**WRITTEN REQUEST:** Reproduce the entries below in full, word for word.

**DATA TO USE:**
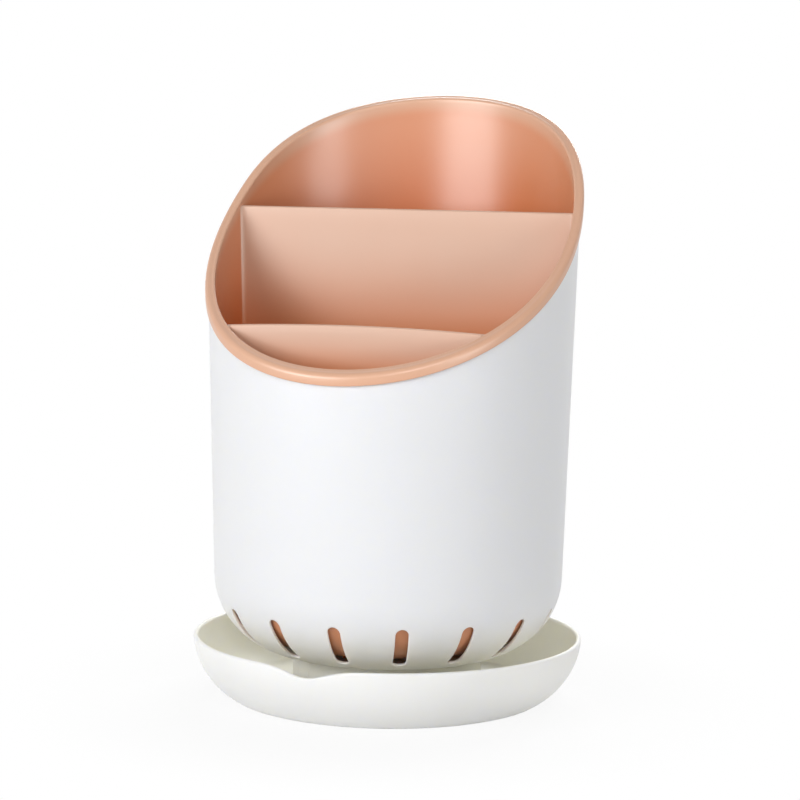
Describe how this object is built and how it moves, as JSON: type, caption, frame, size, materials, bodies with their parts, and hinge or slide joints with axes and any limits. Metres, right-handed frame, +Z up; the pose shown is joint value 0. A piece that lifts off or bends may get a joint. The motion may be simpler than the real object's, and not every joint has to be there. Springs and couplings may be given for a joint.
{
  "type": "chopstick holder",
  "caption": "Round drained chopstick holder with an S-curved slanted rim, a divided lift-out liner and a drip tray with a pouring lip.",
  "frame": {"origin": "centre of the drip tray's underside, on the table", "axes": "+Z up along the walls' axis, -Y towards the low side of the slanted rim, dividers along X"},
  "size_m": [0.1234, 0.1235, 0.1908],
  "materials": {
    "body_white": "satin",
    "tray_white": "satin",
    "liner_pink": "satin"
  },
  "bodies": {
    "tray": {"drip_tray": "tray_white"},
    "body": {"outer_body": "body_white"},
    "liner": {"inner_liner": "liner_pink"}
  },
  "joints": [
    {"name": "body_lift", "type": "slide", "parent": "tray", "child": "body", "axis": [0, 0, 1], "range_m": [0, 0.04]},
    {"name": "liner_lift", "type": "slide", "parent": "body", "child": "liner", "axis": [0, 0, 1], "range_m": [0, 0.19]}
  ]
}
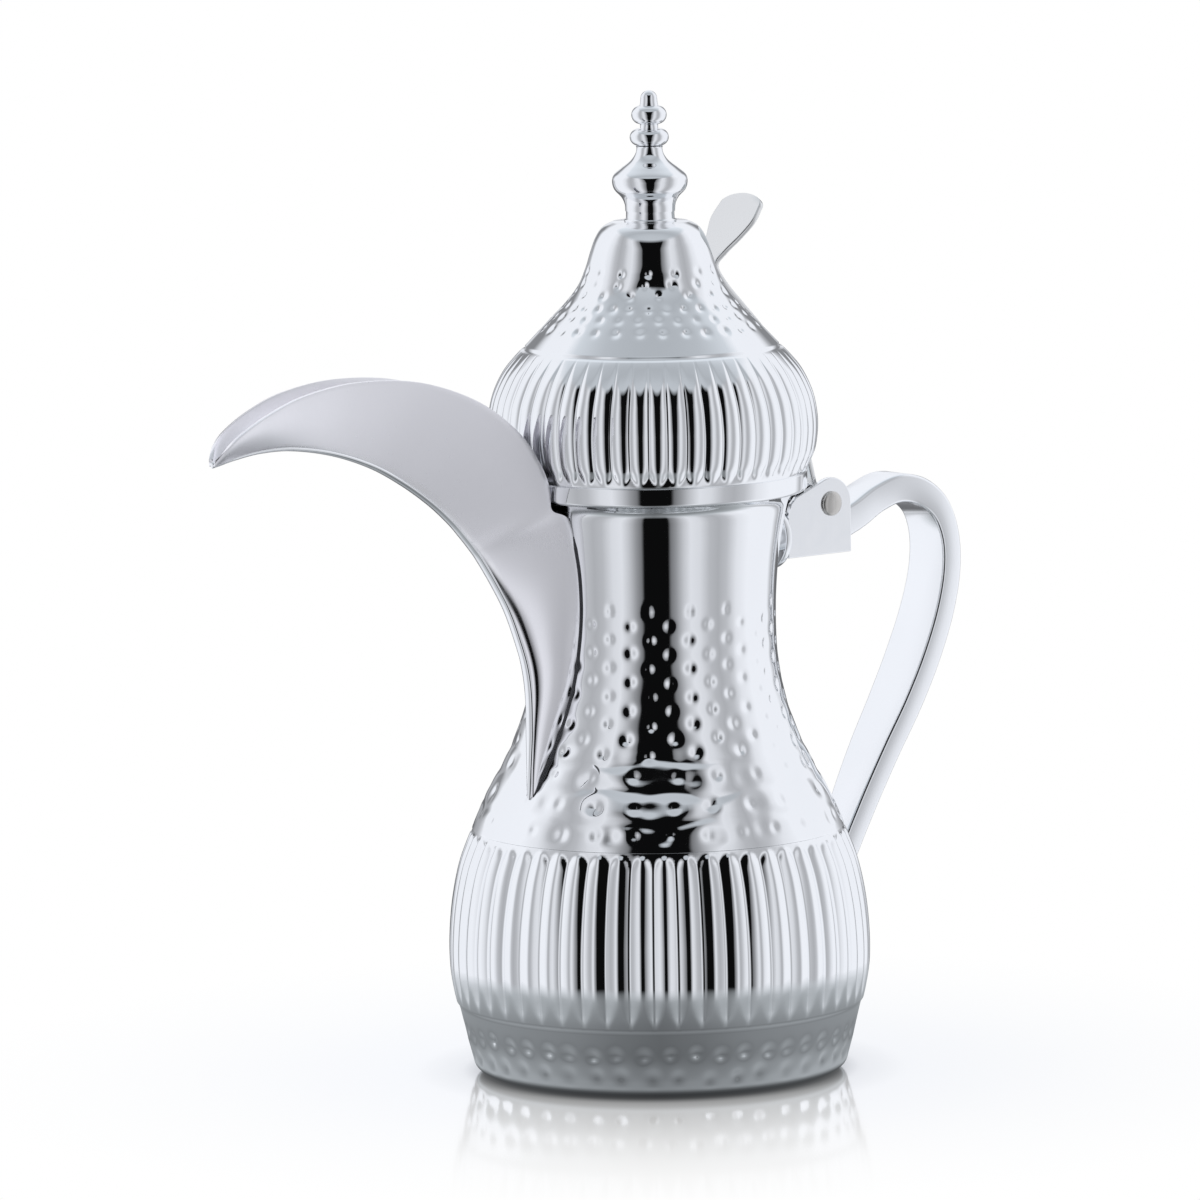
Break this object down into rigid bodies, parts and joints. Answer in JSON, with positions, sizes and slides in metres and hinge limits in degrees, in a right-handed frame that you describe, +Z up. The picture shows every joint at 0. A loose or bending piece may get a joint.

**REPLY:**
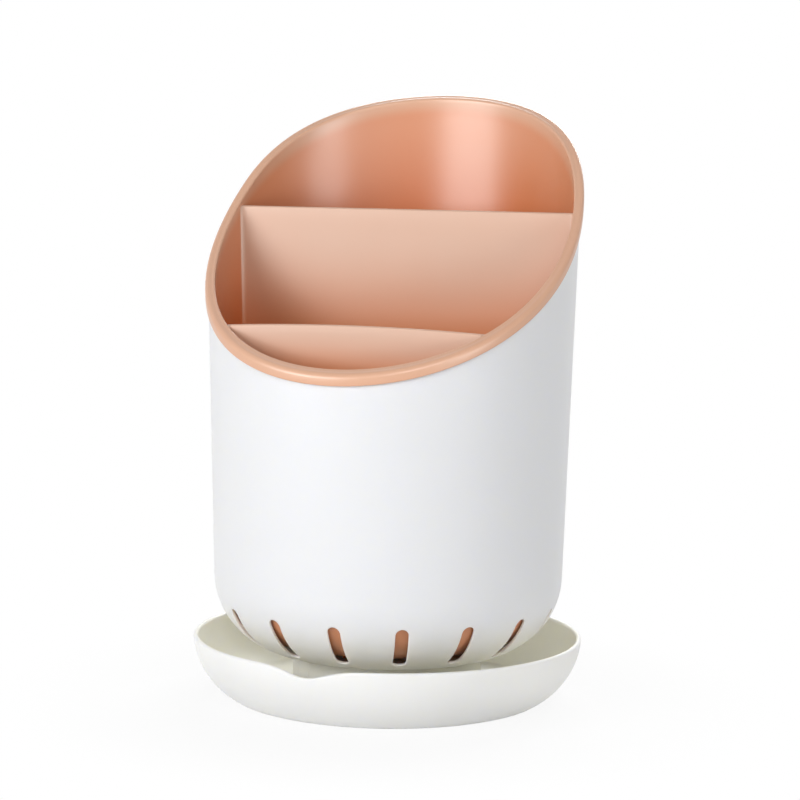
Describe how this object is built and how it moves, as JSON: type, caption, frame, size, materials, bodies with their parts, and hinge or slide joints with axes and any limits. Metres, right-handed frame, +Z up; the pose shown is joint value 0. A piece that lifts off or bends may get a joint. The motion may be simpler than the real object's, and not every joint has to be there. Springs and couplings may be given for a joint.
{
  "type": "chopstick holder",
  "caption": "Round drained chopstick holder with an S-curved slanted rim, a divided lift-out liner and a drip tray with a pouring lip.",
  "frame": {"origin": "centre of the drip tray's underside, on the table", "axes": "+Z up along the walls' axis, -Y towards the low side of the slanted rim, dividers along X"},
  "size_m": [0.1234, 0.1235, 0.1908],
  "materials": {
    "body_white": "satin",
    "tray_white": "satin",
    "liner_pink": "satin"
  },
  "bodies": {
    "tray": {"drip_tray": "tray_white"},
    "body": {"outer_body": "body_white"},
    "liner": {"inner_liner": "liner_pink"}
  },
  "joints": [
    {"name": "body_lift", "type": "slide", "parent": "tray", "child": "body", "axis": [0, 0, 1], "range_m": [0, 0.04]},
    {"name": "liner_lift", "type": "slide", "parent": "body", "child": "liner", "axis": [0, 0, 1], "range_m": [0, 0.19]}
  ]
}
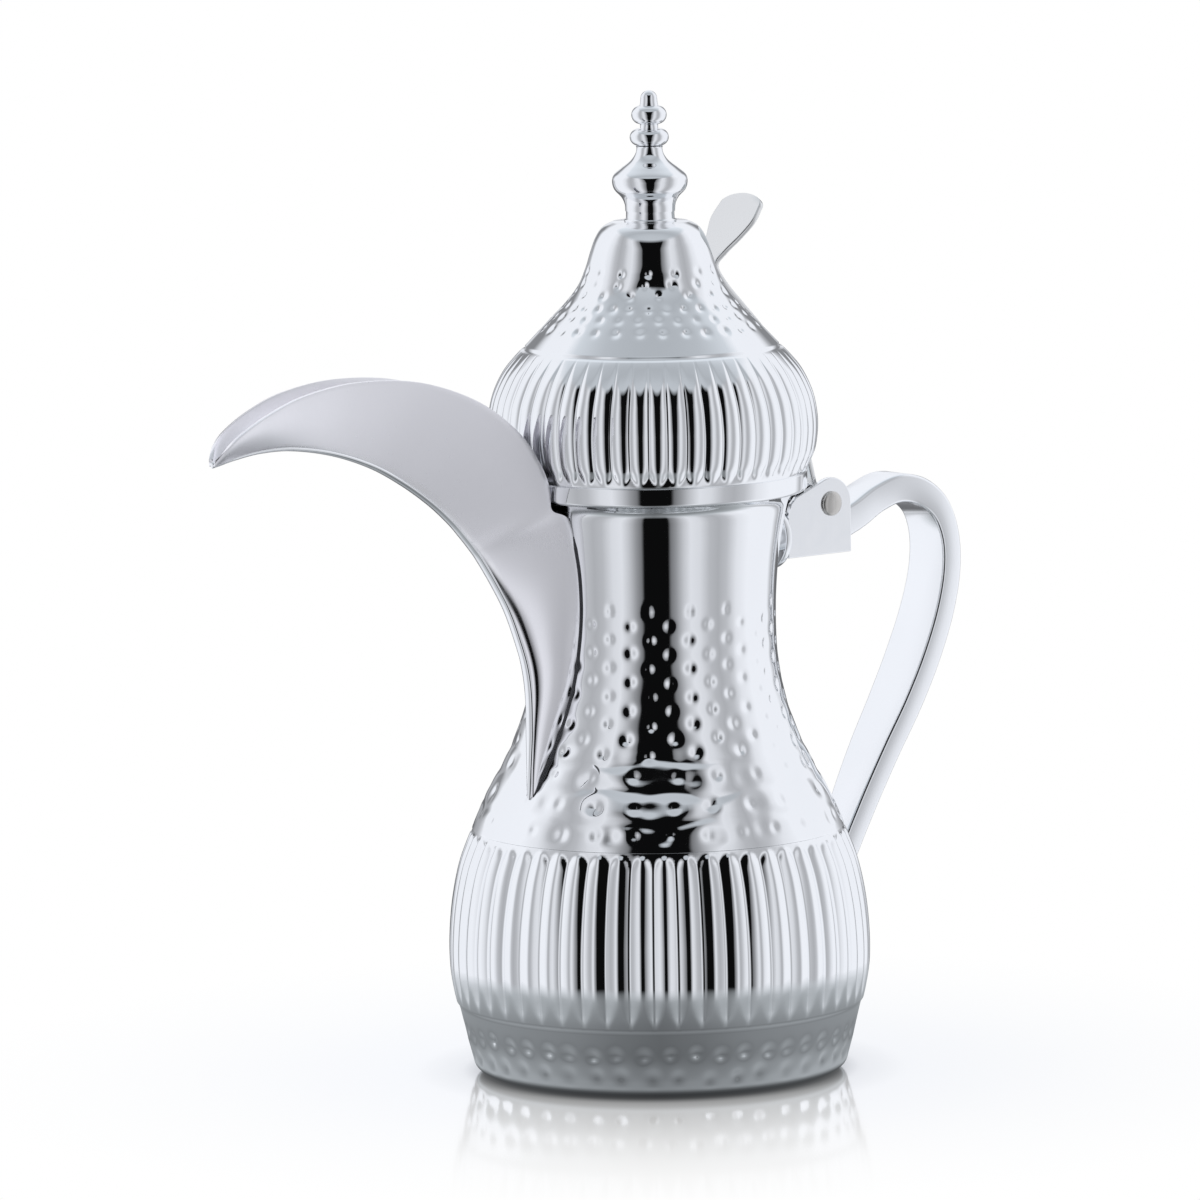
Break this object down into rigid bodies, parts and joints. Answer in JSON, with positions, sizes and slides in metres and hinge limits in degrees, in a right-handed frame that you describe, +Z up. The picture shows every joint at 0. A loose or bending piece may get a joint.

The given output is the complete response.